Be, Contemplate, Imagine Session #1
September 3, 2019
Local Conditions of Backyard: It was dusk time and the sun had set leaving the sky lit, but nearing darkness. It was breezy with the tradewinds coming and going consistently. Temperature was comfortable.
Focus of Session: To take this exercise to practice BCI in a comfortable space outdoors.
In today’s session it was all about the gusts of wind, breezy sensation and the movement of leaves. It started with hearing the strength of the wind and the intervals of pause and then the gusts again. Since I was sitting in the pool, with wet skin, I could feel clearly which direction the wind was coming based on the way it was hitting me ( its usual North-East path). I could hear the birds flying above me, working their way back to their tree homes. It was interesting to sense—almost feel—how low and close they were flying. There were many different chirps indicating the diversity of birds in the neighborhood making their sky paths. I could here the rustle of the leaves in the wind, particularly the coconut tree. I could also hear my puppy splashing joyfully in the pool —her favorite activity. I could hear her rhythm of play and the intervals between paddling and making large splashes that she likes to catch.
Upon opening my eyes, I could see the vibrations taking place in the rustling and rubbing that the leaves were doing in the backyard. It was lovely to watch the different trees move and take on the tree differently but also very much using the same technique. I saw some birds, and I saw my cute puppy splashing, but what drew my attention the most was the connection between the wind and leaves. In my view there were coconut trees, areca palms, a mango tree, banana trees, and other trees with heart-shaped leaves jostling around. The wind was blowing and stopping in a cycle from the North-East, but the leaves were shaking in all directions.

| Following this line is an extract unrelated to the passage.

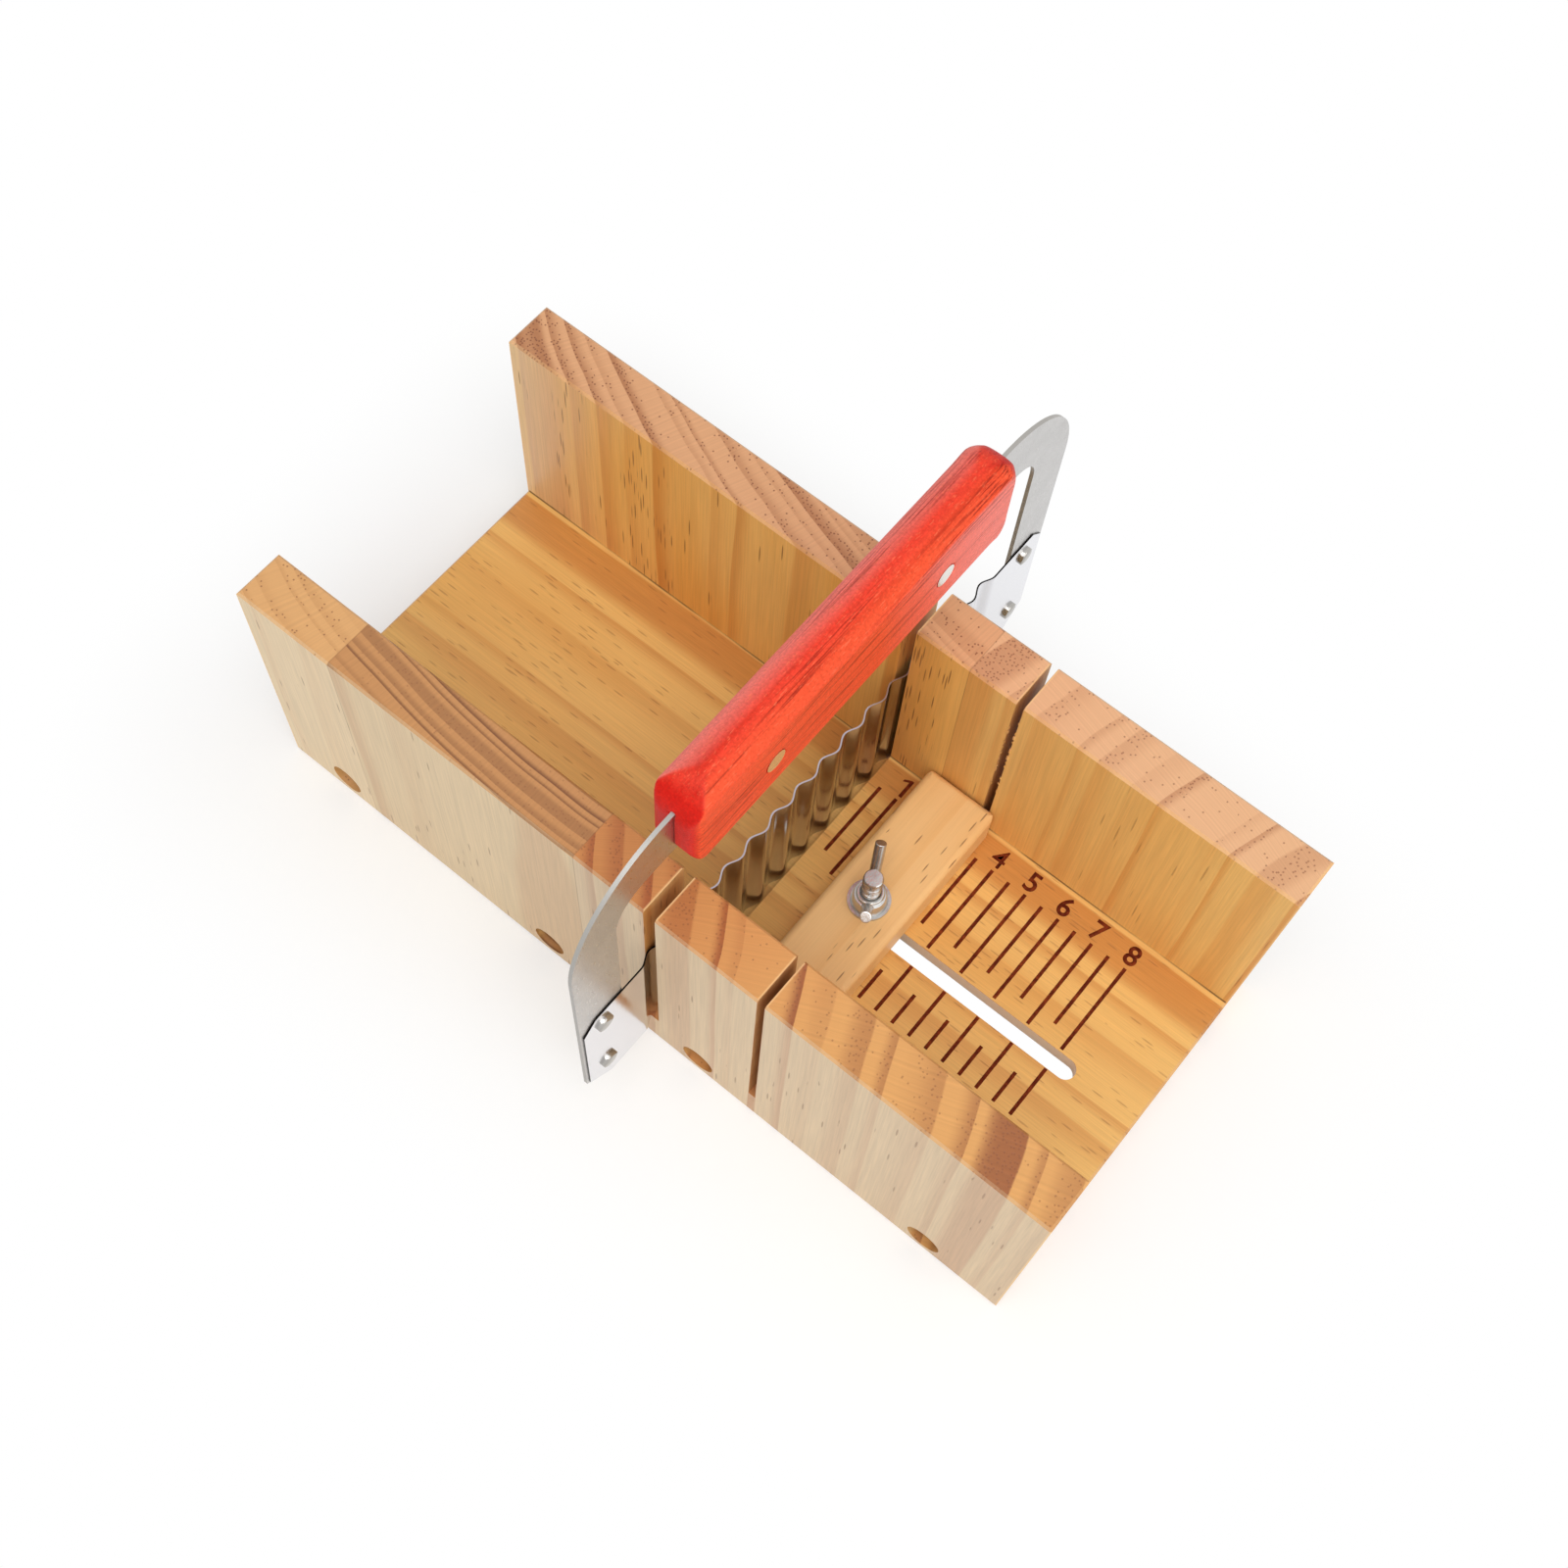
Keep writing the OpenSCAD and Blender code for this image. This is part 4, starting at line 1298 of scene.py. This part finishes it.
@dataclass
class Studio:
    """The camera at the photograph's angle, a pale floor, soft boxes and a white surround."""

    place: tuple[float, float, float] = (0.112007, -0.162664, 0.463153)
    sight: tuple[float, float, float] = (-0.22159, 0.31937, -0.92136)
    up: tuple[float, float, float] = (-0.59274, 0.70614, 0.38732)
    lens: float = 45.65
    shift: tuple[float, float] = (0.01586, 0.0558)
    floor_half: float = 4.0
    outline: tuple[float, float] = (0.112, 0.052)
    fade: float = 0.07
    surround: float = 0.54

    def build(self) -> None:
        """Builds the camera, the floor, the lamps and the world."""
        self._camera()
        self._floor()
        self._lamp("front_softbox", (0.28, -0.47, 1.07), 0.9, 7.4)
        self._lamp("side_softbox", (0.95, -0.05, 0.6), 0.8, 2.4)
        self._world()
        bpy.context.scene.view_settings.view_transform = "Standard"

    def _camera(self) -> None:
        """Places the camera where the photograph was taken from."""
        data = bpy.data.cameras.new("camera")
        data.sensor_width = 36.0
        data.lens = self.lens
        data.shift_x, data.shift_y = self.shift
        data.clip_start, data.clip_end = 0.01, 20.0
        camera = placed("camera", data)
        sight, up = Vector(self.sight).normalized(), Vector(self.up)
        right = sight.cross(up).normalized()
        turn = Matrix((right, right.cross(sight), -sight)).transposed().to_4x4()
        camera.matrix_world = Matrix.Translation(self.place) @ turn
        bpy.context.scene.camera = camera

    def _lamp(self, name: str, place: tuple[float, float, float], size: float, watts: float) -> None:
        """Adds a soft box that faces the object.

        Args:
            name: The lamp's name.
            place: Where it hangs, in metres.
            size: The length of its sides in metres.
            watts: Its power.
        """
        data = bpy.data.lights.new(name, "AREA")
        data.size = size
        data.energy = watts
        lamp = placed(name, data)
        lamp.location = place
        lamp.rotation_mode = "QUATERNION"
        lamp.rotation_quaternion = (Vector((0, 0, 0.04)) - Vector(place)).to_track_quat("-Z", "Y")

    def _floor(self) -> None:
        """Lays a pale floor that keeps the shadow and turns white further out and under the box."""
        surface = Surface("pale_floor")
        node, place = surface.node, surface.place
        # How far a point lies outside the box's outline, over which the shadow fades to white
        reach = node("VectorMath ABSOLUTE", place)
        reach = node("VectorMath SUBTRACT", reach, (*self.outline, 0.0))
        reach = node("VectorMath MAXIMUM", reach, (0.0, 0.0, 0.0))
        reach = node("VectorMath LENGTH", reach, out="Value")
        far = node("MapRange", reach, 0.0, self.fade, 0.35, 1.0, **SOFT_STEP)
        under = node("VectorMath MULTIPLY", place, (*(1 / (half - 0.002) for half in self.outline), 0.0))
        under = node("SeparateXYZ", node("VectorMath ABSOLUTE", under), out=None)
        under = node("Math MAXIMUM", under[0], under[1])
        under = node("Math LESS_THAN", under, 1.0)
        far = node("Math MAXIMUM", far, under)
        mix = node("Math MULTIPLY", far, node.seen())
        matt = node("BsdfDiffuse", linear("#FAFAF9"))
        node("OutputMaterial", node("MixShader", mix, matt, node("Emission", WHITE, 1.0)), out=None)
        side = self.floor_half
        mesh = bpy.data.meshes.new("floor")
        mesh.from_pydata([(-side, -side, 0), (side, -side, 0), (side, side, 0), (-side, side, 0)], [],
                         [(0, 1, 2, 3)])
        mesh.materials.append(surface.material)
        placed("floor", mesh)

    def _world(self) -> None:
        """Surrounds the scene with white, seen at full strength and lighting at a lower one."""
        world = bpy.data.worlds.new("white_surround")
        world.use_nodes = True
        node = Nodes(world.node_tree)
        lit, shown = (node("Background", WHITE, strength) for strength in (self.surround, 1.0))
        node("OutputWorld", node("MixShader", node.seen(), lit, shown), out=None)
        bpy.context.scene.world = world


def main() -> None:
    """Builds the studio and then the object, piece by piece."""
    logging.basicConfig(level=logging.INFO, format="%(name)s: %(message)s")
    Studio().build()
    CuttingBox().build()
    Scale().build()
    Stop().build()
    HandCutter().build()


if __name__ == "__main__":
    main()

During this session I realized how individual and independent each leaf was from each other, even though they were connected to the larger branch and stump! I’ve noticed this before, but not in this way. This branching out made me understand better the smaller dynamic spirals that were happening in each palm leaf’s movement that would help balance each other as the strong wind would push them in a gust. This is something we’d feel in the body during dance classes, to get a sense of the spine’s flexibility and balance as our bodies twisted. Now I was applying that “body feeling” to the leaves I was watching. The coconut leaves branches seemed to be working with the wind differently than the mango tree leaves or the bananas but I realized in this session that they actually were all choosing the same spiraling feature to tackle the balancing act through the inconsistent gusts of wind. I then looked at the banana leaf which starts smooth and flawless as a new leaf, acting much as a boat sail catching the wind. As the leaves have seasoned more winds, they start to split and shred hanging much like the coconut leaves. I then realized that this is a tactic that the banana tree takes on when faced with winds. The leaves easily shred in order to let the wind filter through without breaking its branch, which would cause the tree much more damage.
I’m interested to explore this theme of branching further, and look forward to continuing to observe the patterns leaves take in other weather conditions.